I was mesmerized by the invitations, and asked the librarians to help the whole family with library cards. They provided detailed instructions, thoroughly and dedicatedly, as if our reading experience was their utmost importance and sacred task.

As the cards were printed out, some of our names were misspelled, a common issue for Vietnamese abroad. I thought that we had bothered the librarians enough, and decided to let it go. But the librarians noticed the change in my face and kindly asked me what was wrong. Upon learning about the technical mistake, they were determined to fix the issue and eventually printed new cards for us.

As we said goodbye for that day, the librarians told my children to read. I thanked her, but she seems to consider her job not only as a responsibility but also as a joy, to cultivate as many readers as possible.

Everything was free. The library cards, the books. From that day onwards, my children start to read more. I also fell in love with the library. It became an attraction to our family, and every time we have guests, we take them for a tour of the library.

Just a few days ago, I dropped by the kindergarten where my youngest child is attending to donate a few boxes of tissues, part of the school campaign to improve facilities for children. Out of my gratitude, I brought more than the school asked for. The kindergarten’s head teacher, upon receiving me, was amazed.

I explained to her that I felt indebted to the school for providing such an amazing education for my child, and wished to express my gratitude in our capacity.
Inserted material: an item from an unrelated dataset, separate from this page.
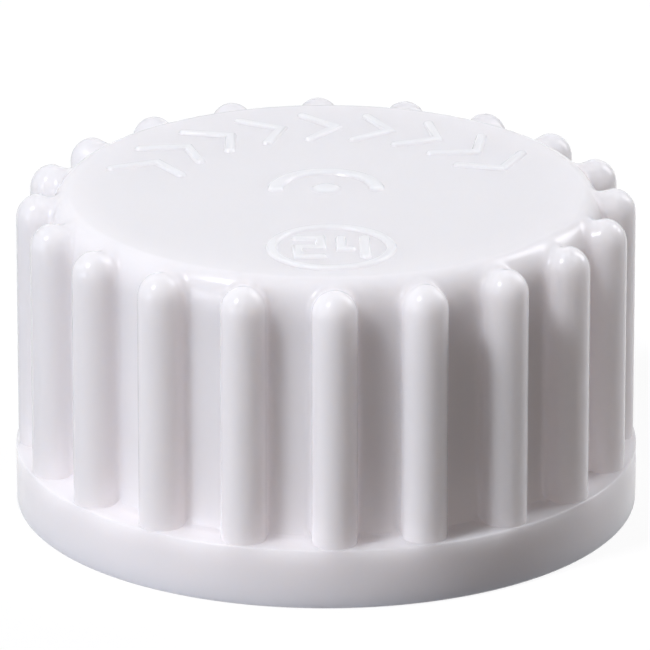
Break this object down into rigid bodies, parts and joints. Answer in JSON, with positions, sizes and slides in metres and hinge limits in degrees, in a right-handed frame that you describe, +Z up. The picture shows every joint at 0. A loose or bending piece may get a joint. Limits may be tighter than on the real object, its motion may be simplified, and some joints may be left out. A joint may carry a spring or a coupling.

The teacher replied that though she was glad that the family was happy, educating was the school’s responsibility, and they intended to do it to the best of their ability.

Although I don’t live in Vietnam anymore, I was pleasantly surprised to learn that Da Nang has exempted tuition fees for students from kindergarten to high school levels for the third year in a row, a policy initiated during the pandemic to ensure equal education to the less privileged during harsh times.

Several other provinces, like Bac Ninh, Quang Ninh, Ba Ria – Vung Tau, also followed suit. I was overjoyed, as Da Nang was a memorial city for me, for I had taught here several years before.

Although it does not have as much capacity as Brisbane, where I live now, Da Nang and other localities in Vietnam are trying to make public services, including education, more accessible to all locals. To me, every step in this direction is an admirable effort of Vietnam.

With better policies, especially policies that provide more equal and better education to the young generations, we as a society will grow and improve our well-being day by day. Citizens, especially those who contribute their efforts to the public sector, should be the first to spread such positivity.

*Tran Hung Thien is an expert on market analysis and lecturer at the VNUK Danang and the Crimson Institute.